Department of Agriculture (DA) Secretary Francisco Tiu Laurel Jr. warned recently that while the Philippines currently maintains a robust food supply, a brewing oil shock fueled by Middle Eastern tensions threatens to push consumer prices higher.
During a Senate briefing, Laurel clarified that the primary challenge facing the agricultural sector is one of affordability rather than scarcity. He warned that rising fuel prices are poised to trigger a domino effect across the value chain, inflating the cost of essential inputs like urea-based fertilizers and increasing the expense of transporting goods from farms to markets.
He also expressed a reluctant readiness to utilize trade policy to protect consumers, suggesting that the government could increase imports or slash tariffs to offset the burden of higher freight costs. While such measures are seen as a last resort, they remain on the table as the DA monitors the volatility of global energy markets. The immediate concern centers on the Strait of Hormuz, a vital maritime corridor responsible for nearly a third of the global urea trade. Any disruption in this region could severely restrict the supply of fertilizers and ammonia, further straining the budgets of local producers.

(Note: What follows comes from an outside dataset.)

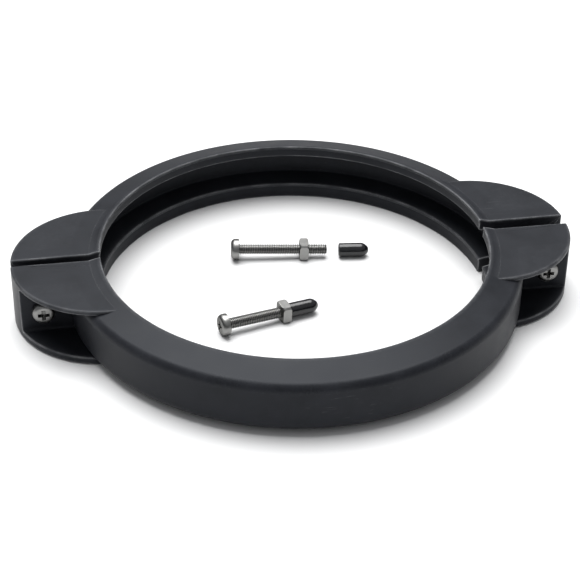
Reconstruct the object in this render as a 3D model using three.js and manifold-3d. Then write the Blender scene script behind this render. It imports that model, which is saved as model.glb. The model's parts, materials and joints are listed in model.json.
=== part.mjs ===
// Two-piece split flange clamp, moulded in black plastic, with two cross-recess screws,
// square nuts and push-on thread caps, and a second loose set of the same hardware.
// Millimetres, +Z up. The origin is the centre of the ring on the plane it rests on;
// the lugs lie along X, and the halves part along Y.

import * as THREE from 'three';
import { mergeVertices } from 'three/addons/utils/BufferGeometryUtils.js';
import Module from 'manifold-3d';

const wasm = await Module();
wasm.setup();

// ---- driving dimensions ----

// Ring section.
const RING_HEIGHT = 35;
const UPPER_LIP_RADIUS = 105;
const LOWER_LIP_RADIUS = 106.5;
const OUTER_RADIUS = 123.7;
const LIP_FLAT = 1.5;                            // level rim at the top and bottom of the section
const FACE_SLOPE = THREE.MathUtils.degToRad(15); // fall of the ring's faces towards its outer wall
const SHOULDER_ROUNDING = 5;
const UPPER_LIP_DEPTH = 6.4;
const LOWER_LIP_DEPTH = 8.9;
const GROOVE_RADIUS = 118.5;
const GROOVE_RISE = 2.8;                         // how far each groove flank closes in on the other
const RING_SEGMENTS = 80;

// Lugs.
const LUG_CENTRE_X = 103.8;
const LUG_RADIUS = 49;
const LUG_BOTTOM = 0.5;
const LUG_TOP = 33.7;
const LUG_PLATE = 2.5;
const LUG_FLOOR = 4;
const LUG_SEGMENTS = 64;


// The two halves, each drawn on the -Y side: where its lug discs are centred, where its split
// face is, and where the wall that a screw pulls on ends. The ring parts behind its diameter.
const FRONT = { lugCentre: 0, splitFace: 0.5, wallEnd: -18.5 };
const REAR = { lugCentre: -4, splitFace: -7, wallEnd: -15 };
const SKEW = THREE.MathUtils.degToRad(0.6);      // the left screw is run up further than the right

// Screws, nuts and caps.
const SCREW_X = 137.2;
const SCREW_Z = 16.75;
const SCREW_LENGTH = 50;
const SCREW_CHAMFER = 1;
const THREAD_RADIUS = 3;
const HEAD_RADIUS = 6;
const HEAD_HEIGHT = 4.6;
const RECESS_WIDTH = 6;                          // across the cross recess in the head
const RECESS_SLOT = 1.2;
const RECESS_FLOOR = 2.1;                        // from the recess's floor to the seat
const HOLE_RADIUS = 3.7;
const NUT_WIDTH = 10;
const NUT_THICKNESS = 5;
const NUT_CORNER_RADIUS = 6.4;
const NUT_SEGMENTS = 40;
const NUT_RECESS_WIDTH = 11;
const NUT_RECESS_DEPTH = 2;
const CAP_RADIUS = 4;
const CAP_LENGTH = 17;
const CAP_BORE_DEPTH = 14.5;
const CAP_SPARE_DEPTH = 4.9;                     // empty end of a fitted cap's bore
const SMALL_SEGMENTS = 20;                       // facets round a screw, hole or cap
const CLEARANCE = 0.3;
const OVERRUN = 1;                               // how far a cutter runs past what it cuts

// ---- materials ----

function blackPlastic() {
  return new THREE.MeshStandardMaterial({ color: 0x2a2b2e, roughness: 0.55, metalness: 0 });
}

function brightSteel() {
  return new THREE.MeshStandardMaterial({ color: 0xc9c8c4, roughness: 0.25, metalness: 1 });
}

function blackVinyl() {
  return new THREE.MeshStandardMaterial({ color: 0x121214, roughness: 0.25, metalness: 0 });
}

// ---- solids ----

function toSolid(geometry) {
  const bare = geometry.toNonIndexed();
  bare.deleteAttribute('normal');
  bare.deleteAttribute('uv');
  const merged = mergeVertices(bare, 1e-4);
  const corners = [];
  for (let i = 0; i < merged.index.count; i += 3) {
    const [a, b, c] = merged.index.array.slice(i, i + 3);
    if (a !== b && b !== c && c !== a) corners.push(a, b, c);
  }
  return new wasm.Manifold(new wasm.Mesh({
    numProp: 3,
    vertProperties: merged.attributes.position.array,
    triVerts: new Uint32Array(corners),
  }));
}

function toGeometry(solid) {
  const mesh = solid.getMesh();
  const geometry = new THREE.BufferGeometry();
  geometry.setAttribute('position', new THREE.BufferAttribute(mesh.vertProperties, 3));
  geometry.setIndex(new THREE.BufferAttribute(mesh.triVerts, 1));
  return geometry;
}

function box(low, high) {
  const size = high.map((value, axis) => value - low[axis]);
  const middle = high.map((value, axis) => (value + low[axis]) / 2);
  return toSolid(new THREE.BoxGeometry(...size).translate(...middle));
}

// Round bar standing on Z.
function upright(radius, bottom, top, segments = RING_SEGMENTS) {
  const bar = new THREE.CylinderGeometry(radius, radius, top - bottom, segments);
  return toSolid(bar.rotateX(Math.PI / 2).translate(0, 0, (bottom + top) / 2));
}

// Round bar lying along Y.
function lying(radius, start, end, segments = SMALL_SEGMENTS) {
  const bar = new THREE.CylinderGeometry(radius, radius, end - start, segments);
  return toSolid(bar.translate(0, (start + end) / 2, 0));
}

// ---- clamp halves ----

function ringSection() {
  const faceFall = (OUTER_RADIUS - UPPER_LIP_RADIUS - LIP_FLAT) * Math.tan(FACE_SLOPE);
  const faceRise = (OUTER_RADIUS - LOWER_LIP_RADIUS - LIP_FLAT) * Math.tan(FACE_SLOPE);
  const turn = Math.PI / 2 - FACE_SLOPE;
  const setback = SHOULDER_ROUNDING * Math.tan(turn / 2);
  const arcX = OUTER_RADIUS - SHOULDER_ROUNDING;
  const section = new THREE.Path();
  section.moveTo(LOWER_LIP_RADIUS, 0);
  section.lineTo(LOWER_LIP_RADIUS + LIP_FLAT, 0);
  section.absarc(arcX, faceRise + setback, SHOULDER_ROUNDING, -turn, 0);
  section.absarc(arcX, RING_HEIGHT - faceFall - setback, SHOULDER_ROUNDING, 0, turn);
  section.lineTo(UPPER_LIP_RADIUS + LIP_FLAT, RING_HEIGHT);
  section.lineTo(UPPER_LIP_RADIUS, RING_HEIGHT);
  section.lineTo(UPPER_LIP_RADIUS, RING_HEIGHT - UPPER_LIP_DEPTH);
  section.lineTo(GROOVE_RADIUS, RING_HEIGHT - UPPER_LIP_DEPTH - GROOVE_RISE);
  section.lineTo(GROOVE_RADIUS, LOWER_LIP_DEPTH + GROOVE_RISE);
  section.lineTo(LOWER_LIP_RADIUS, LOWER_LIP_DEPTH);
  section.lineTo(LOWER_LIP_RADIUS, 0);
  return section.getPoints(2);
}

function ring() {
  return toSolid(new THREE.LatheGeometry(ringSection(), RING_SEGMENTS).rotateX(Math.PI / 2));
}

// Round lug plates joined by the wall at the split; the space between them is open.
function lug(side, half) {
  const disc = upright(LUG_RADIUS, LUG_BOTTOM, LUG_TOP, LUG_SEGMENTS);
  const reach = LUG_CENTRE_X + LUG_RADIUS + OVERRUN;
  const pocket = box(
    [-reach, half.lugCentre - LUG_RADIUS - OVERRUN, LUG_BOTTOM + LUG_FLOOR],
    [reach, half.wallEnd, LUG_TOP - LUG_PLATE],
  );
  return disc.translate([side * LUG_CENTRE_X, half.lugCentre, 0]).subtract(pocket);
}

// What lies inside the ring, a little way into its lips and its groove's back wall.
function ringInside() {
  const intoLips = 4;
  const intoBack = 1.5;
  const offFlanks = 0.5;
  const bore = upright(UPPER_LIP_RADIUS + intoLips, -OVERRUN, RING_HEIGHT + OVERRUN);
  const low = LOWER_LIP_DEPTH + offFlanks;
  const high = RING_HEIGHT - UPPER_LIP_DEPTH - offFlanks;
  return bore.add(upright(GROOVE_RADIUS + intoBack, low, high));
}

function clampHalf(half, hasNutRecesses) {
  let solid = ring().add(lug(-1, half).add(lug(1, half)).subtract(ringInside()));
  for (const side of [-1, 1]) {
    const hole = lying(HOLE_RADIUS, half.wallEnd - OVERRUN, half.splitFace + OVERRUN);
    solid = solid.subtract(hole.translate([side * SCREW_X, 0, SCREW_Z]));
    if (hasNutRecesses) {
      const width = NUT_RECESS_WIDTH / 2;
      const floor = half.wallEnd + NUT_RECESS_DEPTH;
      const recess = box([-width, half.wallEnd - OVERRUN, -width], [width, floor, width]);
      solid = solid.subtract(recess.translate([side * SCREW_X, 0, SCREW_Z]));
    }
  }
  const reach = LUG_CENTRE_X + LUG_RADIUS + OVERRUN;
  const kept = box([-reach, -reach, -OVERRUN], [reach, half.splitFace, RING_HEIGHT + OVERRUN]);
  return solid.intersect(kept);
}

// ---- hardware, each lying along Y with its seat at y = 0 ----

// Pan-head screw with a cross recess: the head is on the -Y side, the thread runs to +Y.
function screw() {
  const profile = new THREE.Path();
  profile.moveTo(0, -HEAD_HEIGHT);
  profile.lineTo(HEAD_RADIUS * 0.45, -HEAD_HEIGHT * 0.97);
  profile.quadraticCurveTo(HEAD_RADIUS * 0.95, -HEAD_HEIGHT * 0.8, HEAD_RADIUS, -HEAD_HEIGHT * 0.25);
  profile.lineTo(HEAD_RADIUS, 0);
  profile.lineTo(THREAD_RADIUS, 0);
  profile.lineTo(THREAD_RADIUS, SCREW_LENGTH - SCREW_CHAMFER);
  profile.lineTo(THREAD_RADIUS - SCREW_CHAMFER, SCREW_LENGTH);
  profile.lineTo(0, SCREW_LENGTH);
  const blank = toSolid(new THREE.LatheGeometry(profile.getPoints(3), SMALL_SEGMENTS));
  const slot = RECESS_SLOT / 2;
  const reach = RECESS_WIDTH / 2;
  const top = -HEAD_HEIGHT - OVERRUN;
  const acrossX = box([-reach, top, -slot], [reach, -RECESS_FLOOR, slot]);
  const acrossZ = box([-slot, top, -reach], [slot, -RECESS_FLOOR, reach]);
  return blank.subtract(acrossX.add(acrossZ));
}

// Square nut with rounded-off corners, from y = 0 to its thickness.
function squareNut() {
  const half = NUT_WIDTH / 2;
  const blank = box([-half, 0, -half], [half, NUT_THICKNESS, half]);
  const end = NUT_THICKNESS + OVERRUN;
  const rounded = blank.intersect(lying(NUT_CORNER_RADIUS, -OVERRUN, end, NUT_SEGMENTS));
  return rounded.subtract(lying(THREAD_RADIUS + CLEARANCE, -OVERRUN, end));
}

// Push-on cap: its mouth is at y = 0 and its closed, rounded end at its full length.
function threadCap() {
  const bore = THREAD_RADIUS + CLEARANCE;
  const profile = new THREE.Path();
  profile.moveTo(0, CAP_BORE_DEPTH);
  profile.lineTo(bore, CAP_BORE_DEPTH);
  profile.lineTo(bore, 0);
  profile.lineTo(CAP_RADIUS, 0);
  profile.lineTo(CAP_RADIUS, CAP_LENGTH - CAP_RADIUS / 2);
  profile.quadraticCurveTo(CAP_RADIUS, CAP_LENGTH, 0, CAP_LENGTH);
  return toSolid(new THREE.LatheGeometry(profile.getPoints(3), SMALL_SEGMENTS));
}

// ---- assembly ----

const UP = new THREE.Vector3(0, 0, 1);
const FLOOR_GAP = 0.05; // under the loose hardware
const SKEW_ROOM = 0.05; // a nut stands square to its screw in a recess that is skewed

function piece(name, solid, material) {
  const mesh = new THREE.Mesh(toGeometry(solid), material);
  mesh.name = name;
  return mesh;
}

const clamp = new THREE.Group();

clamp.add(piece('front_half', clampHalf(FRONT, false), blackPlastic()));
const rearHalf = piece('rear_half', clampHalf(REAR, true), blackPlastic());
rearHalf.rotation.z = Math.PI + SKEW;
clamp.add(rearHalf);

const headSeat = FRONT.wallEnd - CLEARANCE;
const nutSeat = -REAR.wallEnd - NUT_RECESS_DEPTH + CLEARANCE;
const capMouth = headSeat + SCREW_LENGTH + CAP_SPARE_DEPTH - CAP_BORE_DEPTH;
for (const [label, side] of [['left', -1], ['right', 1]]) {
  const x = side * SCREW_X;
  const fitted = [
    [piece(`${label}_screw`, screw(), brightSteel()), headSeat],
    [piece(`${label}_nut`, squareNut(), brightSteel()), nutSeat + x * Math.tan(SKEW) + SKEW_ROOM],
    [piece(`${label}_cap`, threadCap(), blackVinyl()), capMouth],
  ];
  for (const [mesh, y] of fitted) {
    mesh.position.set(x, y, SCREW_Z);
    clamp.add(mesh);
  }
}

// A loose screw lies on the rim of its head and on a flat of its nut.
// heading is the way the thread points, anticlockwise from +X.
function looseSet(label, place, heading, nutAlong, capAlong) {
  const dip = Math.asin((HEAD_RADIUS - NUT_WIDTH / 2) / (nutAlong + NUT_THICKNESS));
  const set = new THREE.Group();
  const turn = THREE.MathUtils.degToRad(heading - 90);
  set.rotation.set(-dip, 0, turn, 'ZXY');
  set.position.set(place[0], place[1], HEAD_RADIUS + FLOOR_GAP);
  const nut = piece(`${label}_nut`, squareNut(), brightSteel());
  nut.position.y = nutAlong;
  set.add(piece(`${label}_screw`, screw(), brightSteel()), nut);
  const cap = piece(`${label}_cap`, threadCap(), blackVinyl());
  if (capAlong < SCREW_LENGTH) {
    cap.position.y = capAlong;
    set.add(cap);
  } else {
    // A cap that is off its screw lies flat, in line with it.
    cap.position.set(0, capAlong, CAP_RADIUS + FLOOR_GAP).applyAxisAngle(UP, turn);
    cap.position.x += place[0];
    cap.position.y += place[1];
    cap.rotation.z = turn;
    clamp.add(cap);
  }
  clamp.add(set);
}

// The spare's cap is off, and the second spare's is on, against its nut.
const secondNutAlong = 30.6;
looseSet('spare', [-25, 42], -6, 34.5, 57);
looseSet('second_spare', [-41, -30], 15, secondNutAlong, secondNutAlong + NUT_THICKNESS + CLEARANCE);

export default clamp;
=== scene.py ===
import json
import math

import bmesh
import bpy
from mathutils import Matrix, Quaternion, Vector


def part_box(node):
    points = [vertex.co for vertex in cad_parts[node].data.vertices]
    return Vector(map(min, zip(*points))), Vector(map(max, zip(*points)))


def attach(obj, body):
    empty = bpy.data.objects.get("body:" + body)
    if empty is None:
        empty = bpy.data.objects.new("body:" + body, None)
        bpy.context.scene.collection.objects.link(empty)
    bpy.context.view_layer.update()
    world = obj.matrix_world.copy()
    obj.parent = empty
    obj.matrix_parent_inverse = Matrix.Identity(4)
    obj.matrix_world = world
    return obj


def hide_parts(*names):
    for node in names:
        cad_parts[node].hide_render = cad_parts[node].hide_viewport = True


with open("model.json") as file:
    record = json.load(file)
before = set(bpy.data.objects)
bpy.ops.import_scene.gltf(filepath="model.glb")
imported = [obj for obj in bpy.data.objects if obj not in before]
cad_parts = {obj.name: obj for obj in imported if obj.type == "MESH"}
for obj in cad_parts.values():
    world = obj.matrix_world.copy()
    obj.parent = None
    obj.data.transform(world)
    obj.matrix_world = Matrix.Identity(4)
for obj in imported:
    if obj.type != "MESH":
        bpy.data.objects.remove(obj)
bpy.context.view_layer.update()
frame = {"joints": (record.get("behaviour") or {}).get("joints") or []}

# ---- Clamp halves ----
# Two half rings, injection-moulded in black nylon. Each carries half of a lug at both ends: two
# round plates and the thick wall between them that a screw pulls on. The rear half is turned
# a little, as its left screw is run up further.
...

At this time, the domestic food situation appears stable despite the geopolitical friction following recent military strikes involving the United States, Israel, and Iran. Rice stocks currently held by the National Food Authority are sufficient for over nine days of consumption, and the arrival of recent imports combined with a peaking domestic harvest has kept the staple accessible. However, hpLaurel cautioned that this stability is fragile; if production costs continue their upward trajectory, the impact could begin manifesting in rice prices as early as August.
Other sectors of the agricultural market are showing similar signs of short-term resilience. Pork inventories are currently supported by high cold storage levels, and a surplus in broiler production has actually driven farmgate poultry prices down to between Php 93 and Php 96 per kilo.
To maintain this momentum and shield the industry from external shocks, the government has initiated the distribution of subsidies and assistance packages to millions of farmers and fishers. This financial aid, drawn from a combination of current and future budget allocations, is scheduled for a major rollout following the Holy Week break.
Despite these proactive measures, the DA chief acknowledged that the government’s contingency plans have their limits. Should global oil prices surge to USD200 per barrel for a prolonged duration, the Secretary admitted that additional emergency funding would likely be required to sustain the sector.
He also emphasized that while the government is leading the response, the long-term resilience of the country’s food system will ultimately depend on improving production efficiency and ensuring a coordinated effort across all levels of the agricultural industry during these volatile times.